Anxieties surrounding the virus’s physical manifestations display society's aesthetic obsessions
As of this week, New York City is in a state of emergency due to the rise of monkeypox––a virus transmittable through close contact with those infected or contaminated objects. According to the CDC, there are now about 7,102 cases in the US, and 1,748 in New York state. But the number is probably higher, as many cases go unrecorded due to a lack of resources and knowledge concerning the virus, despite the government’s long-standing awareness of the disease’s existence as it first emerged in the ’70s. Monkeypox’s sudden spread prompted a sense of déjà vu, as it closely follows the rise of COVID-19. Only this time, people are more concerned––not because of its physical implications, nor because of the lessons learned from the pandemic, but rather, for the aesthetic threat it poses.
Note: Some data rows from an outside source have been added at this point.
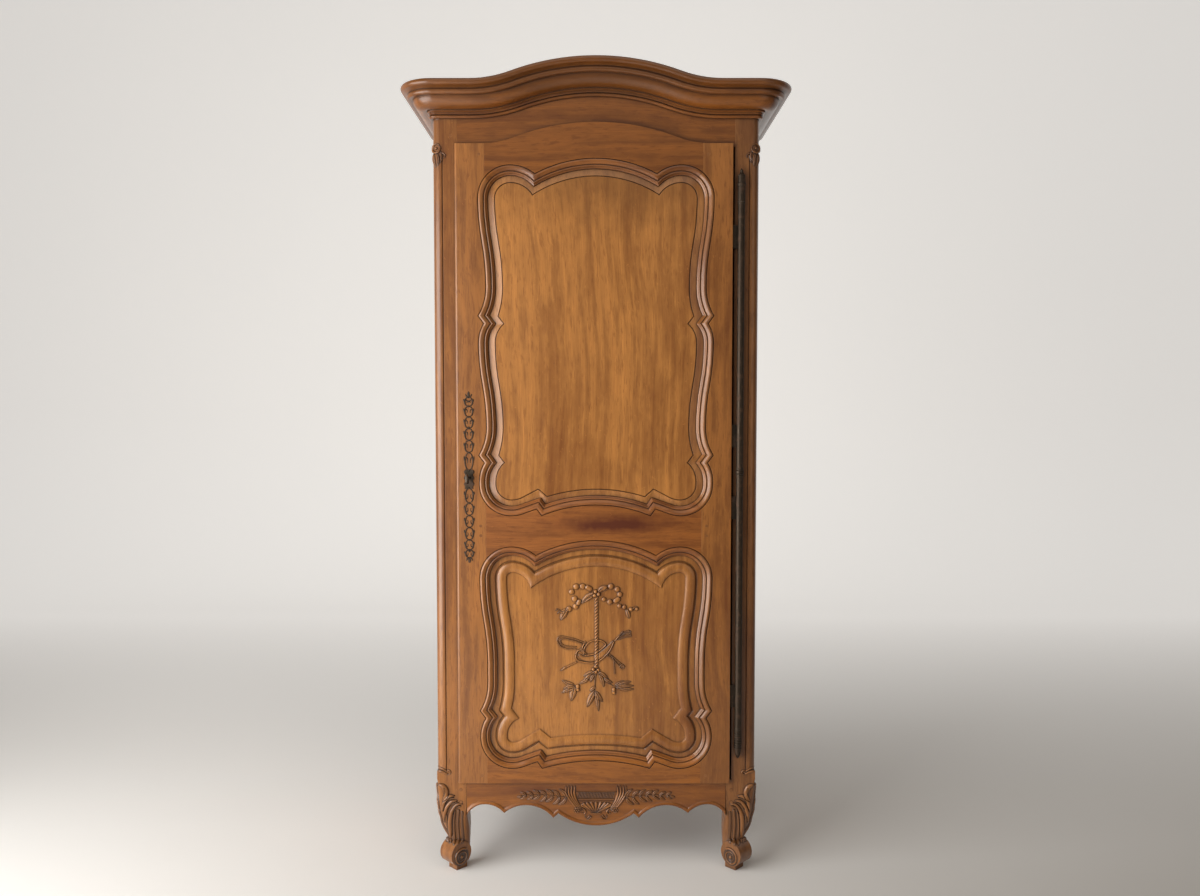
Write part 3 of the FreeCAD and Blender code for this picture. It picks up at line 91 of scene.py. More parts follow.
def wood_group():
    """Grain that runs along Z: broad figure, growth lines, pores, and worm holes."""
    tree, given, out = shared("wood_grain", {"Vector": "Vector", "Seed": "Float", "Dark": "Color",
                                             "Mid": "Color", "Light": "Color", "Worm": "Float"},
                              {"Color": "Color", "Roughness": "Float", "Height": "Float"})
    shift = put(tree, "CombineXYZ", {0: calc(tree, "MULTIPLY", given["Seed"], 3.1),
                                     1: calc(tree, "MULTIPLY", given["Seed"], 1.7),
                                     2: calc(tree, "MULTIPLY", given["Seed"], 0.9)}).outputs[0]
    at = put(tree, "VectorMath", {0: given["Vector"], 1: shift}, operation="ADD").outputs[0]

    def noise(scale, stretch, detail, rough=0.55, source=at):
        long = put(tree, "VectorMath", {0: source, 1: (1, 1, stretch)}, operation="MULTIPLY").outputs[0]
        return put(tree, "TexNoise", {"Vector": long, "Scale": scale, "Detail": detail,
                                      "Roughness": rough})

    sway = put(tree, "VectorMath", {0: noise(2.2, 0.45, 2).outputs["Color"], 1: (0.5, 0.5, 0.5)},
               operation="SUBTRACT").outputs[0]
    sway = put(tree, "VectorMath", {0: sway, 1: (0.16, 0.16, 0.0)}, operation="MULTIPLY").outputs[0]
    bent = put(tree, "VectorMath", {0: at, 1: sway}, operation="ADD").outputs[0]
    long = put(tree, "VectorMath", {0: bent, 1: (1, 1, 0.1)}, operation="MULTIPLY").outputs[0]
    lines = put(tree, "TexWave", {"Vector": long, "Scale": 11.0, "Distortion": 5.0, "Detail": 3.0,
                                  "Detail Scale": 1.6, "Detail Roughness": 0.6}).outputs["Fac"]
    streaks = noise(70, 0.022, 5, 0.66, bent).outputs["Fac"]
    broad = noise(3.4, 0.35, 3).outputs["Fac"]
    fibre = noise(620, 0.025, 3, 0.6).outputs["Fac"]
    dashes = noise(420, 0.05, 2, 0.5).outputs["Fac"]
    bands = noise(13, 0.05, 4, 0.6, bent).outputs["Fac"]
    tone = calc(tree, "ADD", calc(tree, "MULTIPLY", lines, 0.05), calc(tree, "MULTIPLY", streaks, 0.4))
    tone = calc(tree, "ADD", tone, calc(tree, "MULTIPLY", broad, 0.42))
    tone = calc(tree, "ADD", tone, calc(tree, "MULTIPLY", bands, 0.44))
    mottle = noise(24, 0.4, 5, 0.62, bent).outputs["Fac"]
    tone = calc(tree, "ADD", tone, span(tree, mottle, 0.3, 0.7, -0.07, 0.07))
    colour = blend(tree, span(tree, tone, 0.46, 0.66), given["Dark"], given["Mid"])
    colour = blend(tree, span(tree, tone, 0.62, 0.8), colour, given["Light"])
    pores = span(tree, dashes, 0.62, 0.72)
    colour = blend(tree, calc(tree, "MULTIPLY", pores, 0.55), colour, given["Dark"])
    colour = blend(tree, span(tree, fibre, 0.3, 0.7, 0.4, 0.0), colour, given["Dark"])
    flecks = span(tree, noise(170, 0.16, 3, 0.6, bent).outputs["Fac"], 0.56, 0.68, 0, 0.5)
    colour = blend(tree, flecks, colour, given["Dark"])
    for turn, level in (((0.35, 0.5, 0.25), 0.735), ((-0.5, -0.9, 0.3), 0.75)):
        swung = put(tree, "Mapping", {"Vector": at, "Rotation": turn}).outputs[0]
        nicks = span(tree, noise(240, 0.02, 1, 0.5, swung).outputs["Fac"], level, level + 0.03, 0, 0.4)
        colour = blend(tree, nicks, colour, given["Light"])
    cells = put(tree, "TexVoronoi", {"Vector": at, "Scale": 62.0, "Randomness": 1.0})
    hole = span(tree, cells.outputs["Distance"], 0.055, 0.035)
    picked = put(tree, "SeparateColor", {0: cells.outputs["Color"]}).outputs[0]
    hole = calc(tree, "MULTIPLY", hole, calc(tree, "LESS_THAN", picked, given["Worm"]))
    tree.links.new(blend(tree, calc(tree, "MULTIPLY", hole, 0.85), colour, (0.03, 0.012, 0.006, 1)),
                   out["Color"])
    tree.links.new(span(tree, broad, 0.3, 0.7, 0.4, 0.54), out["Roughness"])
    height = calc(tree, "SUBTRACT", calc(tree, "MULTIPLY", fibre, 0.5),
                  calc(tree, "MULTIPLY", pores, 0.7))
    height = calc(tree, "SUBTRACT", height, calc(tree, "MULTIPLY", hole, 3.0))
    tree.links.new(calc(tree, "ADD", height, calc(tree, "MULTIPLY", lines, 0.3)), out["Height"])
    return tree


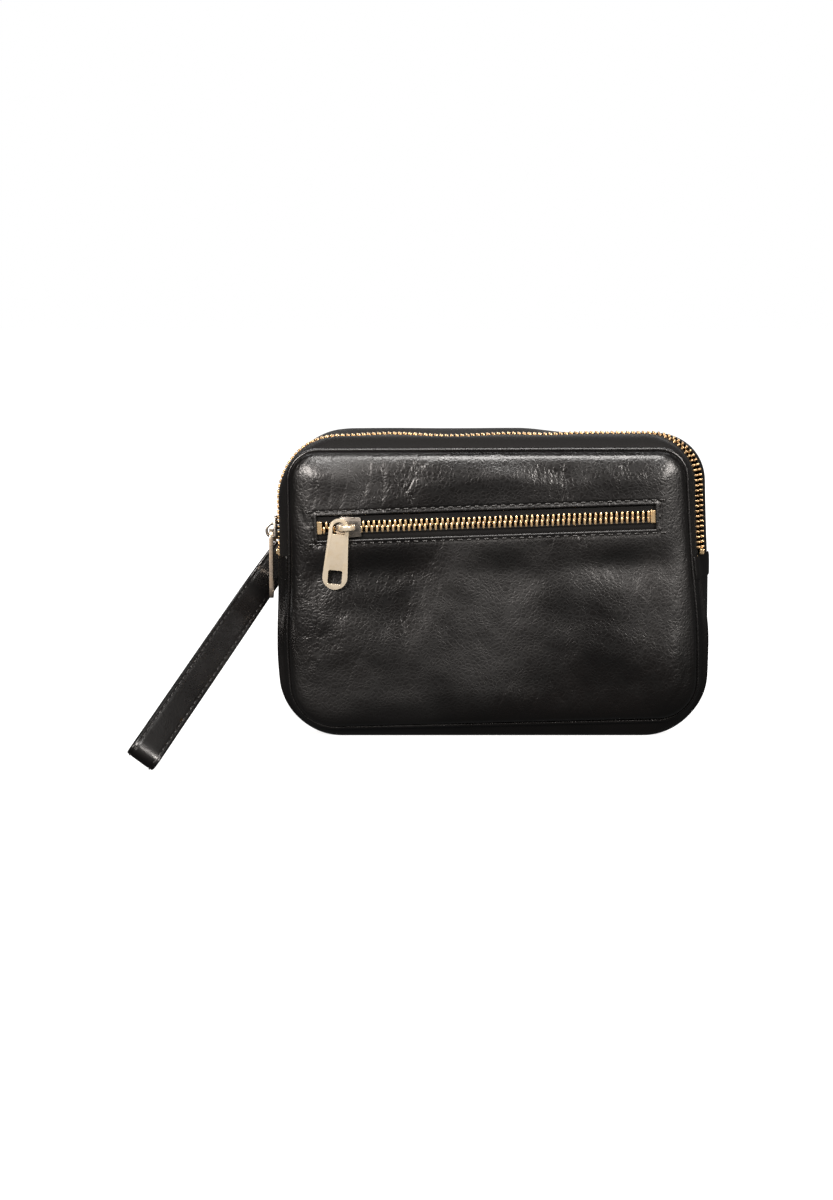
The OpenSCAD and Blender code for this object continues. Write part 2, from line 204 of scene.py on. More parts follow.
@dataclass(frozen=True)
class Finish:
    """A finish that varies between two colours."""

    name: str
    first: tuple
    second: tuple

    def wire(self, g: Graph) -> tuple:
        """Wires the finish's own nodes.

        Args:
            g: The material's graph.

        Returns:
            The factor between the two colours, and the shader's other inputs.
        """
        raise NotImplementedError

    def build(self) -> Material:
        """The finish as a material around one Principled shader."""
        material = new_material(self.name, max(self.first, self.second))
        g = Graph(material.node_tree)
        tone, inputs = self.wire(g)
        colour = g.colours(tone, self.first, self.second)
        g.end("ShaderNodeOutputMaterial", g.node("ShaderNodeBsdfPrincipled", None, {"Base Color": colour, **inputs}))
        return material


@dataclass(frozen=True)
class Leather(Finish):
    """Black leather with a fine pebble grain, handling creases and lighter worn patches.

    The grain is in millimetres; the sheen of the finish lies between the two roughness values.
    """

    first: tuple = (0.0009, 0.0008, 0.0008)
    second: tuple = (0.0036, 0.0029, 0.0027)
    grain_mm: float = 2.0
    smooth: float = 0.25
    rough: float = 0.44
    grain_depth_mm: float = 0.065
    crease_depth_mm: float = 0.40
    crinkle_mm: float = 0.30
    pore_share: float = 0.12

    def wire(self, g: Graph) -> tuple:
        """Wires pebbles, pores, creases, crinkle and polish."""
        plain = g.place()
        warp = g.noise(plain, 90.0, 2.0)
        bent = g.node("ShaderNodeVectorMath", {"operation": "MULTIPLY_ADD"},
                      {0: warp.other("Color"), 1: (0.006, 0.006, 0.006), 2: plain})
        cells = g.node("ShaderNodeTexVoronoi", {"feature": "DISTANCE_TO_EDGE"},
                       {"Vector": bent, "Scale": 1.0 / (self.grain_mm * MM), "Randomness": 1.0})
        pebble = g.spread(cells, 0.0, 0.30)
        pores = g.noise(plain, 1100.0, 3.0, 0.65)
        folds = g.node("ShaderNodeTexNoise", {"noise_type": "RIDGED_MULTIFRACTAL"},
                       {"Vector": g.place((1.0, 1.0, 0.38), (0.0, 0.75, 0.0)), "Scale": 85.0, "Detail": 4.0,
                        "Roughness": 0.55, "Lacunarity": 2.1, "Offset": 0.9, "Gain": 1.4, "Distortion": 0.5})
        wear = g.spread(g.noise(plain, 22.0, 3.0), 0.42, 0.68)
        crease = g.spread(folds, 0.6, 1.7) * (0.15 + 0.85 * wear)
        mottle = g.noise(plain, 120.0, 3.0, 0.55)
        tone = g.spread(mottle, 0.35, 0.75) * 0.12 + pebble * 0.30 + wear * 0.40
        grain = pebble * (1.0 - self.pore_share) + pores * self.pore_share
        relief = g.bump(crease * -1.0, self.crease_depth_mm, 0.7)
        crinkle = g.noise(g.place((1.0, 1.0, 0.6), (0.0, -0.6, 0.0)), 260.0, 3.0, 0.62, 0.6)
        relief = g.bump(crinkle * (0.25 + 0.75 * wear), self.crinkle_mm, 0.85, relief)
        relief = g.bump(grain, self.grain_depth_mm, 0.9, relief)
        polish = g.spread(g.noise(plain, 16.0, 2.0, 0.45), 0.36, 0.62) * 0.85 + g.spread(mottle, 0.3, 0.7) * 0.15
        rough = self.rough + (self.smooth - self.rough) * polish + (1.0 - pebble) * 0.05
        return tone, {"Roughness": rough, "Specular IOR Level": 0.5, "Coat Weight": 0.10, "Coat Roughness": 0.25,
                      "Normal": relief}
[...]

Monkeypox is a virus similar to smallpox, which usually causes a fever, malaise, headache, and swollen lymph nodes before a rash breaks out. The lesions start out flat, possibly appearing inside the mouth before spreading to the face and rest of the body. Within a few days, those lesions become raised, building up with a fluid that eventually turns an opaque yellow color. Itchy scabs appear for about two weeks as the rash heals, but may leave behind hyperpigmented patches and pitted keloid scars.
Many people, including those who were unafraid of the impacts of COVID-19, are now expressing a fear of monkeypox. Twitter user @gloless tweeted, “covid was cool but this monkey pox shit make you ugly i can’t take that risk,” which quickly acquired 11,200 retweets. Another Twitter user, @piercespears, shared his sentiment: “Monkeypox is definitely scarier than covid idc.. I can deal with early onset Alzheimer’s but I draw the line at scars on my face.” They even replied to the initial tweet with, “Not people saying you care about looks more than believing alive. UM YES?” On TikTok, leah_s16 posted a selfie video with text reading, “I work too hard to keep my skin clear for it to be destroyed by monkeypox. Monkeypox may not mean ‘deadly’—doesn’t mean I wanna get it. I dont wanna have ugly skin for the rest of my life.”
Monkeypox is a virus similar to smallpox, which usually causes a fever, malaise, headache, and swollen lymph nodes before a rash breaks out.
This sort of ‘edgy’ humor is expected on Twitter and TikTok—it may even be a staple of the platforms—but even so, these messages carry an element of unfiltered honesty, one that displays broadscale cultural values. Beauty, especially by Euro-centric standards, remains another form of what French sociologist Pierre Bourdieu calls cultural capital. He coined the term to describe conditions that may be converted into economic capital, and ultimately a higher class bracket. Bourdieu explains that there are three forms of cultural capital, one existing in the form of “long-lasting dispositions of the mind and body.”
In a capitalist world where Kim Kardashian proudly announced she might integrate poop into her daily diet if it meant she’d look younger, it is clear that beauty functions as another form of currency. For the wealthy, there are practices like plastic surgery, makeup techniques, and skincare remedies for a chance at getting closer to meeting these standards of beauty, and thus preserving their social standing. For those who can’t afford the luxury of physical alterations, apps like Facetune are built to hide anything that might be labeled as imperfect. It’s easy to dismiss superficial notions of beauty as outdated, but beauty remains a class identifier that is always on display, especially as the internet exists as an extension of one’s self. The more you conform to these notions of beauty, the richer you are in both tangible and intangible ways.
Monkeypox, it seems, poses a threat to such social currencies. A diagnosis comes with a chance of becoming “unattractive,” ultimately leading to a decline in one’s current class limiting the advantages they used to receive. Anxiety over monkeypox is a result of our current conditions, rather than pure selfishness. This outbreak exemplifies the work that still needs to be done within beauty politics.